Usually, companies opt to create a pop-up window or a full screen display to serve as their enhanced notice for precise location data, but you can use any method you want so long as it’s in the right place, appears at the right time, and has a link that takes users to the PLD notice.
Consent is cool
Finally, to be compliant with the DAA Principles, you have to get consent from consumers for the third-party collection of their precise location data by third parties. You have to get consent prior to any collection of location data.
Sounds simple, right? WRONG!
It’s easy to mess this up, because app publishers often just use the operating-systems’ permissions tools for location to get consent (like we talked about above—remember that little box?). However, because these tools usually do not mention the collection of location data for IBA purposes, they’re not compliant by themselves. Therefore, you need to pair this type of tool with something else that indicates that a user’s location may be collected for IBA purposes. The good news is your enhanced notice should do the trick just fine when its coupled with this type of tool—just make sure your user sees the enhanced notice then you can go ahead and ask them if it’s okay to collect precise location data.

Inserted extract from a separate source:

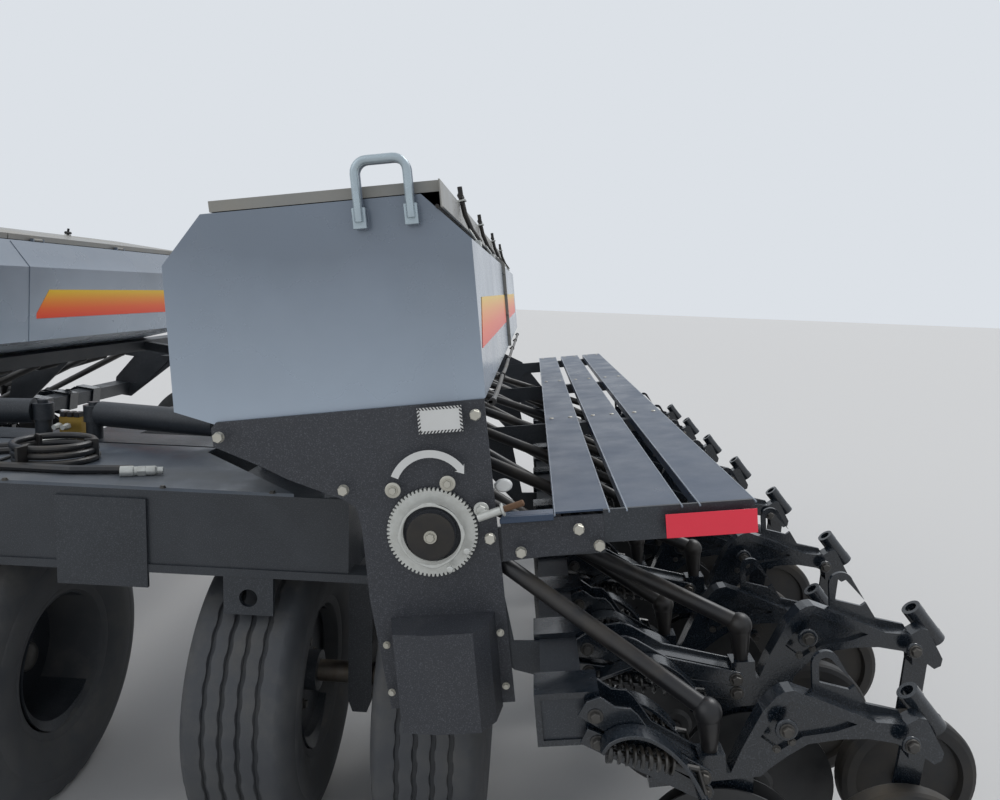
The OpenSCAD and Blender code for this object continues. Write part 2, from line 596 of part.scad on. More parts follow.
// Opener body in u and v, for a rank whose body sits lower by d
function body_outline(d) = [[1050, -716 + 0.5 * d], [1112, -690], [1204, -690], [1228, -640], [1268, -570],
    [1296, -541], [1310, -534], [1326, -532], [1400, -566], [1475, -604], [1530, -612], [1552, -600], [1566, -604],
    [1596, -672], [1592, -688], [1578, -694], [1552, -672], [1510, -648], [1460, -636], [1410, -634], [1349, -640],
    [1310, -662], [1278, -694 + 0.2 * d], [1260, -750 + d], [1050, -762 + d]];
pocket_outline = [[1262, -620], [1300, -566], [1322, -552], [1440, -606], [1400, -618], [1340, -624], [1296, -650]];
pocket_depth = 9;
// Depth plate with its handle loop, beside the body
loop_at = [1398, -502];
loop_r = 26;
slot_r = 13;
depth_plate = [[1372, -502], [1372, -552], [1352, -566], [1352, -590], [1540, -628], [1530, -604], [1470, -586], [1419, -487]];
slot_outline = [[1385, -502], [1385, -538], [1440, -556], [1452, -548], [1409, -494]];
depth_plate_t = 7;
sleeve_r = 21;
sleeve_bore = 12.5;
shank_outline = [[1120, -745], [1250, -745], [1235, disc_v - 20], [1215, disc_v - 60], [1160, disc_v - 60], [1140, disc_v]];
body_t = 36;
hub_half = 15.2;
press_arm_t = 8;
sleeve_a = [1554, -573];
sleeve_b = [1607, -653];
sleeve_l = norm(sleeve_b - sleeve_a);
sleeve_turn = 90 + atan2(sleeve_a[1] - sleeve_b[1], sleeve_b[0] - sleeve_a[0]);
// Bored sleeve on the tail, with a window in its outer side
module opener_sleeve(y) translate([sleeve_a[0], y, sleeve_a[1]]) rotate([0, sleeve_turn, 0]) difference() {
    cylinder(r = sleeve_r, h = sleeve_l, $fn = 32);
    translate([0, 0, -1]) cylinder(r = sleeve_bore, h = sleeve_l + 2, $fn = 32);
    translate([-50, -9, 22]) cube([50, 18, sleeve_l - 40]);
}
module opener_arm(i) {
    s = rank_shift[rank(i)];
    y = row_y(i);
    translate([s[0], 0, s[1]]) {
        difference() {
            along_y(y - body_t / 2, body_t) polygon(body_outline(-s[1]));
            for (t = [-body_t / 2 - 1, body_t / 2 - pocket_depth]) along_y(y + t, pocket_depth + 1) polygon(pocket_outline);
        }
        translate([boot_u - boot_tip_r - 10, y - boot_tip_r - 6, boot_v - 50])
            cube([2 * boot_tip_r + 20, 2 * boot_tip_r + 12, 50]);
        along_y(y + body_t / 2 - 1, depth_plate_t + 1) difference() {
            union() {
                translate(loop_at) circle(r = loop_r, $fn = 32);
                polygon(depth_plate);
            }
            translate([loop_at[0] + 0.2, loop_at[1]]) circle(r = slot_r, $fn = 32);
            polygon(slot_outline);
        }
        opener_sleeve(y + body_t / 2 + sleeve_r - 5);
    }
    // Shank between the blades with their hub, then the press wheel's arm and axle
    translate([s[0], 0, 0]) {
        along_y(y - 6, 12) polygon(shank_outline);
        along_y(y - hub_half, 2 * hub_half) translate([disc_u, disc_v]) circle(r = 28);
        along_y(y + press_w / 2 + 6, press_arm_t) polygon([[1540, -690 + s[1]], [1590, -690 + s[1]], [press_u + 24, press_v - 20],
            [press_u, press_v - 28], [press_u - 24, press_v - 10]]);
        along_y(y - press_w / 2 - 6, press_w + 20) translate([press_u, press_v]) circle(r = 14);
        along_y(y, press_w / 2 + 14) polygon([[1540, -650 + s[1]], [1590, -650 + s[1]], [1585, -692 + s[1]], [1540, -692 + s[1]]]);
    }
    // Parallel links from the bar's clamp to the body
    for (z = [[-575, -672], [-628, -702]])
        along_y(y - 30, 60) polygon([[bar_u + bar_w, z[0] - 10], [bar_u + bar_w, z[0] + 10],
            [1150 + s[0], z[1] + s[1] + 10], [1150 + s[0], z[1] + s[1] - 10]]);
    difference() {
        translate([bar_u - 12, y - clamp_half, bar_low - 12]) cube([bar_w + 40, 2 * clamp_half, bar_w + 24]);
        translate([bar_u - 0.3, y - clamp_half - 1, bar_low - 0.3])
            cube([bar_w + 0.6, 2 * clamp_half + 2, bar_w + 0.6]);
    }
}
module opener_arms(side) color(frame_black) on_wing(side) for (i = [0 : rows - 1]) opener_arm(i);

module discs(side) color(steel) on_wing(side) for (i = [0 : rows - 1], s = [-1, 1])
    translate([disc_u + rank_shift[rank(i)][0], row_y(i) + s * 20, disc_v]) rotate([0, 0, 5 * s])
        rotate([-90 * s, 0, 0]) {
            translate([0, 0, -2]) cylinder(d = disc_d, h = 4, $fn = 72);
            translate([0, 0, 1]) cylinder(r1 = 44, r2 = 34, h = 9, $fn = 32);
            translate([0, 0, 1]) cylinder(r = 14, h = 17, $fn = 24);
        }

// Half section of a press wheel: radius and half width, from bore to tread
press_half = [[14 + fit, press_w / 2], [32, press_w / 2], [34, 12], [112, 9], [116, press_w / 2 - 1],
    [136, press_w / 2], [146, press_w / 2 - 5], [press_d / 2, press_w / 2 - 12]];
module press_wheels(side, r) color(rubber) on_wing(side) for (i = [r : 2 : rows - 1])
    translate([press_u + rank_shift[r][0], row_y(i), press_v]) rotate([90, 0, 0]) rotate_extrude($fn = 72)
        polygon(concat([for (p = press_half) [p[0], -p[1]]], [for (k = [len(press_half) - 1 : -1 : 0]) press_half[k]]));

module wing_tyre(side) color(rubber) on_wing(side) translate([wing_wheel_u, wing_wheel_y, wing_wheel_v])
    rotate([90, 0, 0]) tyre(wing_tyre_r, wing_tyre_w, 165.3);
module wing_rim(side) color(frame_black) on_wing(side) translate([wing_wheel_u, wing_wheel_y, wing_wheel_v])
    rotate([90, 0, 0]) rim(165, wing_tyre_w, 10, 25 + fit);

rear_beam();
deck();
wheel_struts();
axles();
drawbar();
hitch_clevis();
jack_stand();
wing_rest();
coupler_block();
hydraulic_hoses();
twin_tyres(1);  // right_tyres
twin_rims(1);  // right_rims
twin_tyres(-1);  // left_tyres
twin_rims(-1);  // left_rims
centre_tyre();
centre_rim();
fold_arm(1);  // right_fold_arm
fold_barrel(1);  // right_fold_barrel
fold_rod(1);  // right_fold_rod
wing_frame(1);  // right_frame
end_plates(1);  // right_end_plates
seed_box(1);  // right_seed_box
lid(1, rear_lid_span);  // right_rear_lid
lid(1, front_lid_span);  // right_front_lid
walkboard(1);  // right_walkboard
drive_gear(1);  // right_drive_gear
drive_cover(1);  // right_drive_cover
meters(1);  // right_meters
seed_tubes(1);  // right_seed_tubes
opener_arms(1);  // right_opener_arms
discs(1);  // right_discs
press_wheels(1, 0);  // right_near_press_wheels
press_wheels(1, 1);  // right_far_press_wheels
wing_tyre(1);  // right_wing_tyre
wing_rim(1);  // right_wing_rim
fold_arm(-1);  // left_fold_arm
fold_barrel(-1);  // left_fold_barrel
fold_rod(-1);  // left_fold_rod
wing_frame(-1);  // left_frame
end_plates(-1);  // left_end_plates
seed_box(-1);  // left_seed_box
lid(-1, rear_lid_span);  // left_rear_lid
lid(-1, front_lid_span);  // left_front_lid
walkboard(-1);  // left_walkboard
drive_gear(-1);  // left_drive_gear
drive_cover(-1);  // left_drive_cover
meters(-1);  // left_meters
seed_tubes(-1);  // left_seed_tubes
opener_arms(-1);  // left_opener_arms
discs(-1);  // left_discs
press_wheels(-1, 0);  // left_near_press_wheels
press_wheels(-1, 1);  // left_far_press_wheels
wing_tyre(-1);  // left_wing_tyre
wing_rim(-1);  // left_wing_rim
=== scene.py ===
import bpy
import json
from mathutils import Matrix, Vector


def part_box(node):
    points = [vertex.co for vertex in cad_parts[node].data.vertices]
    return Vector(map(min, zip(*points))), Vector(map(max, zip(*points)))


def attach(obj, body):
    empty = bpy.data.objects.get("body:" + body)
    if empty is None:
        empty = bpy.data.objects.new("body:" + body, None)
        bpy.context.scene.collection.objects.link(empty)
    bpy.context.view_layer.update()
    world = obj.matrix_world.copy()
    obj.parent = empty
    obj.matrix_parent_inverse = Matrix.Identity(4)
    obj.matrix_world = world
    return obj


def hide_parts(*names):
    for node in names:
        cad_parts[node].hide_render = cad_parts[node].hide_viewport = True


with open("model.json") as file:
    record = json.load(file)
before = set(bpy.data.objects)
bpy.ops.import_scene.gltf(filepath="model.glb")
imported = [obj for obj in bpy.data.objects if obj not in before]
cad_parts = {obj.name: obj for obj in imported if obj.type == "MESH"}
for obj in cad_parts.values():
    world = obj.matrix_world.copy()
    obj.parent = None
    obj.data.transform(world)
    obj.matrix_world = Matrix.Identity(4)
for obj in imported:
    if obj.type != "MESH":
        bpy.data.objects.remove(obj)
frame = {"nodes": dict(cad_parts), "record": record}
"""Looks of the folded seed drill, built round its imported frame.

Metres throughout. The machine's frame has +X to the right, +Y towards the hitch and +Z up. A wing's own
section is drawn level, with u outwards, y along the wing from its rear end and v up.
"""
import json
import logging
import math
import random
from dataclasses import dataclass
from enum import Enum
from typing import Callable, Iterable, Optional, Sequence

import bmesh
import bpy
from mathutils import Matrix, Vector

LOG = logging.getLogger("drill")
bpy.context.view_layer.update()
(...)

So, to recap… if you’re an app developer, you have to:
- Provide a precise location data notice/PLD notice
- Provide an enhanced notice that includes a link to this PLD notice
- Make sure that users consent to the third-party collection of precise location data for IBA
Location data has helped build some of the best apps, many of which are integral to our digital lifestyles. Without this data, we’d still be pulling up big maps crammed in our gloveboxes and flipping to the news channel in the morning to get the weather while we’re already late to work. But with great data comes great responsibility. If you’re an app developer thinking about using this data, make sure you follow the DAA Principles. If you’re a consumer, be sure to learn about the options that are provided to you by companies so you can make informed choices about your privacy.